MATERIAL PROVIDED:
-*-

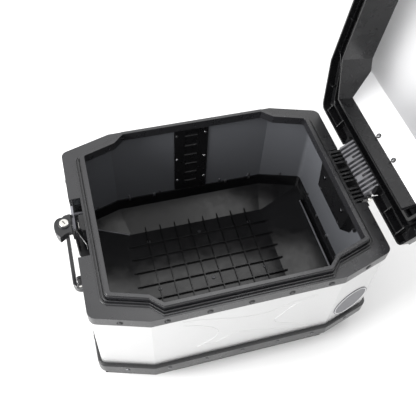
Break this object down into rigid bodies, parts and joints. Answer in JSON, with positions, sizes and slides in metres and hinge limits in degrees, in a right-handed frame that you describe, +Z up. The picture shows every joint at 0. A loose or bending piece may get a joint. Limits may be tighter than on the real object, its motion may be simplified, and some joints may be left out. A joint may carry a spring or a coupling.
{
  "type": "hard luggage case",
  "caption": "Angular aluminium-walled top case with a moulded rim, hinged lid stored open, key-locked latch lever and a folding carry handle.",
  "frame": {"origin": "middle of the base plane that the four feet stand on", "axes": "+Z up, +X along the case towards the hinge end, +Y towards the seam side"},
  "size_m": [0.618, 0.3852, 0.7364],
  "materials": {
    "black_plastic": "fine moulded texture",
    "grey_plastic": "satin moulded",
    "fin_plastic": "satin moulded",
    "sheet_metal": "satin anodised",
    "badge_metal": "brushed",
    "screw_steel": "dark zinc",
    "rivet_metal": "dull",
    "bright_steel": "bright",
    "insert_brass": "plain",
    "seal_rubber": "matt",
    "foot_rubber": "matt",
    "plate_grey": "satin",
    "handle_plastic": "semi gloss"
  },
  "bodies": {
    "case": {"base_tray": "black_plastic", "tray_clips": "rivet_metal", "body_sheet": "sheet_metal", "rim_frame": "grey_plastic", "lower_trim": "grey_plastic", "seam_strip_inner": "black_plastic", "seam_strip_outer": "black_plastic", "rim_rivets": "rivet_metal", "trim_rivets": "rivet_metal", "seam_rivets": "rivet_metal", "floor_screws": "screw_steel", "base_inserts": "insert_brass", "feet": "foot_rubber", "badge": "badge_metal", "hinge_bracket": "black_plastic", "bracket_screws": "screw_steel", "hinge_pin": "bright_steel", "pin_clips": "bright_steel", "hinge_cover": "black_plastic", "hinge_cover_screws": "screw_steel", "latch_housing": "black_plastic", "latch_plate": "plate_grey", "latch_block": "grey_plastic", "latch_spring": "bright_steel", "lever_bracket": "black_plastic", "lever_pin": "bright_steel", "handle_brackets": "black_plastic", "handle_pins": "bright_steel"},
    "lid": {"lid_frame": "grey_plastic", "lid_sheet": "sheet_metal", "lid_seal": "seal_rubber", "lid_comb": "black_plastic", "lid_fins": "fin_plastic", "lid_comb_screws": "screw_steel", "lid_screws": "screw_steel", "lid_striker": "bright_steel", "lid_striker_screws": "screw_steel"},
    "lever": {"lock_lever": "grey_plastic"},
    "barrel": {"lock_barrel": "bright_steel"},
    "bolt": {"latch_bolt": "bright_steel"},
    "handle": {"carry_handle": "handle_plastic"}
  },
  "joints": [
    {"name": "lid_hinge", "type": "hinge", "parent": "case", "child": "lid", "pos_m": [0.248, 0, 0.251], "axis": [0, 1, 0], "range_deg": [-96, 0]},
    {"name": "lever_turn", "type": "hinge", "parent": "case", "child": "lever", "pos_m": [-0.2435, 0, 0.252], "axis": [0, 1, 0], "range_deg": [-90, 0]},
    {"name": "bolt_slide", "type": "slide", "parent": "case", "child": "bolt", "axis": [-1, 0, 0], "range_m": [0, 0.0026]},
    {"name": "key_turn", "type": "hinge", "parent": "lever", "child": "barrel", "pos_m": [-0.2515, 0, 0.26], "axis": [0, 0, 1], "range_deg": [-90, 0]},
    {"name": "handle_fold", "type": "hinge", "parent": "case", "child": "handle", "pos_m": [-0.246, 0, 0.184], "axis": [0, 1, 0], "range_deg": [0, 80]}
  ],
  "couplings": [
    {"joint": "bolt_slide", "follows": "lever_turn", "m_per_rad": -0.001655}
  ]
}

-*-

Give the material above again, word for word.

CORRECT RESPONSE:
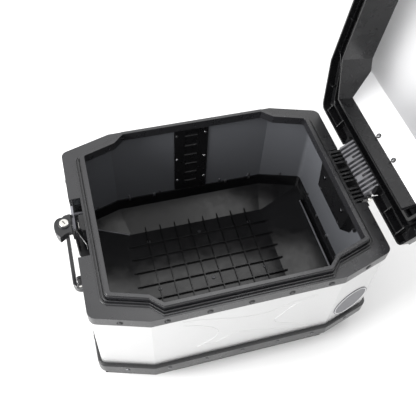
Break this object down into rigid bodies, parts and joints. Answer in JSON, with positions, sizes and slides in metres and hinge limits in degrees, in a right-handed frame that you describe, +Z up. The picture shows every joint at 0. A loose or bending piece may get a joint. Limits may be tighter than on the real object, its motion may be simplified, and some joints may be left out. A joint may carry a spring or a coupling.
{
  "type": "hard luggage case",
  "caption": "Angular aluminium-walled top case with a moulded rim, hinged lid stored open, key-locked latch lever and a folding carry handle.",
  "frame": {"origin": "middle of the base plane that the four feet stand on", "axes": "+Z up, +X along the case towards the hinge end, +Y towards the seam side"},
  "size_m": [0.618, 0.3852, 0.7364],
  "materials": {
    "black_plastic": "fine moulded texture",
    "grey_plastic": "satin moulded",
    "fin_plastic": "satin moulded",
    "sheet_metal": "satin anodised",
    "badge_metal": "brushed",
    "screw_steel": "dark zinc",
    "rivet_metal": "dull",
    "bright_steel": "bright",
    "insert_brass": "plain",
    "seal_rubber": "matt",
    "foot_rubber": "matt",
    "plate_grey": "satin",
    "handle_plastic": "semi gloss"
  },
  "bodies": {
    "case": {"base_tray": "black_plastic", "tray_clips": "rivet_metal", "body_sheet": "sheet_metal", "rim_frame": "grey_plastic", "lower_trim": "grey_plastic", "seam_strip_inner": "black_plastic", "seam_strip_outer": "black_plastic", "rim_rivets": "rivet_metal", "trim_rivets": "rivet_metal", "seam_rivets": "rivet_metal", "floor_screws": "screw_steel", "base_inserts": "insert_brass", "feet": "foot_rubber", "badge": "badge_metal", "hinge_bracket": "black_plastic", "bracket_screws": "screw_steel", "hinge_pin": "bright_steel", "pin_clips": "bright_steel", "hinge_cover": "black_plastic", "hinge_cover_screws": "screw_steel", "latch_housing": "black_plastic", "latch_plate": "plate_grey", "latch_block": "grey_plastic", "latch_spring": "bright_steel", "lever_bracket": "black_plastic", "lever_pin": "bright_steel", "handle_brackets": "black_plastic", "handle_pins": "bright_steel"},
    "lid": {"lid_frame": "grey_plastic", "lid_sheet": "sheet_metal", "lid_seal": "seal_rubber", "lid_comb": "black_plastic", "lid_fins": "fin_plastic", "lid_comb_screws": "screw_steel", "lid_screws": "screw_steel", "lid_striker": "bright_steel", "lid_striker_screws": "screw_steel"},
    "lever": {"lock_lever": "grey_plastic"},
    "barrel": {"lock_barrel": "bright_steel"},
    "bolt": {"latch_bolt": "bright_steel"},
    "handle": {"carry_handle": "handle_plastic"}
  },
  "joints": [
    {"name": "lid_hinge", "type": "hinge", "parent": "case", "child": "lid", "pos_m": [0.248, 0, 0.251], "axis": [0, 1, 0], "range_deg": [-96, 0]},
    {"name": "lever_turn", "type": "hinge", "parent": "case", "child": "lever", "pos_m": [-0.2435, 0, 0.252], "axis": [0, 1, 0], "range_deg": [-90, 0]},
    {"name": "bolt_slide", "type": "slide", "parent": "case", "child": "bolt", "axis": [-1, 0, 0], "range_m": [0, 0.0026]},
    {"name": "key_turn", "type": "hinge", "parent": "lever", "child": "barrel", "pos_m": [-0.2515, 0, 0.26], "axis": [0, 0, 1], "range_deg": [-90, 0]},
    {"name": "handle_fold", "type": "hinge", "parent": "case", "child": "handle", "pos_m": [-0.246, 0, 0.184], "axis": [0, 1, 0], "range_deg": [0, 80]}
  ],
  "couplings": [
    {"joint": "bolt_slide", "follows": "lever_turn", "m_per_rad": -0.001655}
  ]
}